The arrangement of Fig. 1 is mirror-symmetric with respect
to both the X axis and the Y axis, but not shown completely
for simplicity. The armature 8 is shown in one of its end
positions in which the pole shoes 9' have travelled through
a distance s and bear against the pole ends 10, 10' of a coil
core (not shown) with a force F4. Fixed contacts 5, 5' are
disposed laterally of the X axis of the armature 8, and
a contact terminal 3 to which contact springs 1, 2' are
fixedly connected with their centers is disposed in the
middle between the fixed contacts.
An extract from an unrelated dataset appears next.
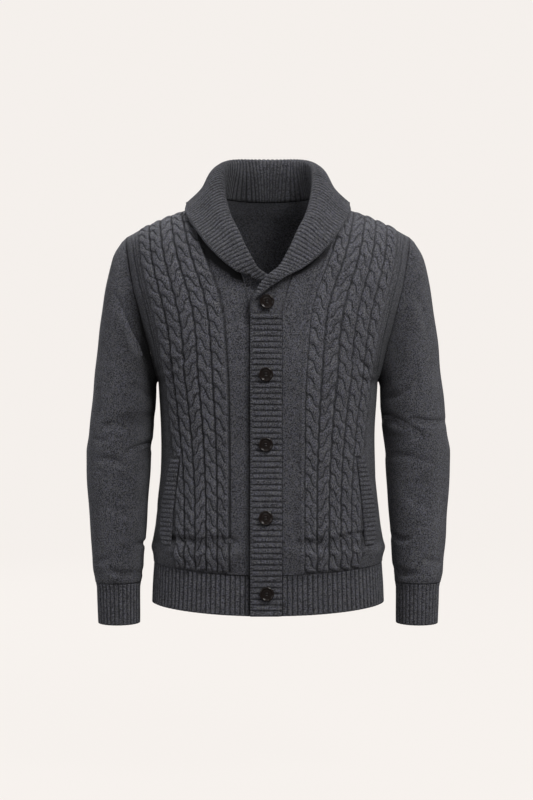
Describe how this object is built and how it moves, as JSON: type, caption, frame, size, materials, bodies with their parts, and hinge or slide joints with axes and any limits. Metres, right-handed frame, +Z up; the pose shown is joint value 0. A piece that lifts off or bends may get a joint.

The free ends of the contact
spring 1 are provided with portions forming movable contacts
4, 4' opposite the fixed contacts 5, 5'. The contact spring
2' extends at the side of the contact spring 1, which functions
as a double-throw contact. Both springs 1, 2' are provided
with a small bias force FK (Fig. 8) with respect to the actuator
portions 6, 7 and 6, 7' which are disposed in close proximity
of the fixed contacts 5, 5' and the movable contacts 4, 4'.
At the moment of contact closure, the movable contact, e.g.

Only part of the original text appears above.